Joana d’Arc Araújo, com “Sobre saltos”, tece o poético em narrativa
na terceira pessoa. Com “Inascíveis”, Leo Mackellene, segue trilha
semelhante a esta. Lia Terceiro, com “Sobre o leito frio cortante”,
em composição mais longa, afunda num mundo estranho. Christine e
Nathan “vivem” um amor pós-morte. Estanha também é a vida da
contista, assassinada em 2007. “Cinabre”, de Lucíola Limaverde,
também toca o tema da solidão e seus enigmas. O ambiente é sombrio
ou de sonho. Marília Passos, com “O grito”, faz de um violino
personagem e cria uma aura de mistério. Em “O velho gramático”, o
catarinense Nílbio Thé realiza conto de personagem, como o próprio
título sugere. Espécie de biografia resumida do protagonista. O
amazonense Pedro Fontenele, com “Efeito estranhamento”, narra em
terceira pessoa as sensações de um ser fictício sem nome explícito.

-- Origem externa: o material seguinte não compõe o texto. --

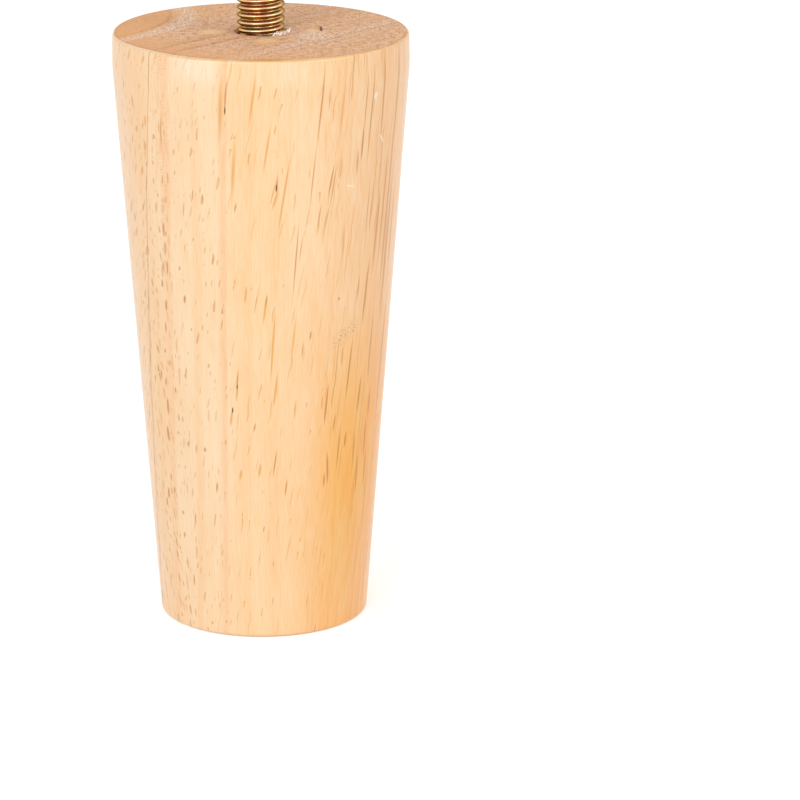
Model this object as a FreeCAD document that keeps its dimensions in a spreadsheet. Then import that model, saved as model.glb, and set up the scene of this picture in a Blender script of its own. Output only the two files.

Quanto à linguagem, percebe-se o uso exagerado de adjetivos e
advérbios em mente. Priscila Peres, com “Meio amargo”, cuida de
embates de casal, em narração contínua, sem diálogos, em frases
curtas. Com “A última consoada”, Robson Ramos se vale destes mesmos
recursos, porém desviando-se do puro conflito para o tema da morte e
da solidão. Urik Paiva, com “A máquina”, na primeira pessoa do
masculino, também mergulha nesse clima de tensão e morte. Em “Dessoramento”,
Wesley Lyeverton expõe um narrador solitário, num sanatório.
Portanto, Caos Portátil mostra jovens
em busca do fazer literário, com seriedade, e lhes dá incentivo, ao
apresentá-los ao lado de nomes consagrados (Dalton Trevisan) e de
outros que demonstraram talento nos livros publicados. E, se fosse
apenas isso, a revista já estaria cumprindo um grande papel.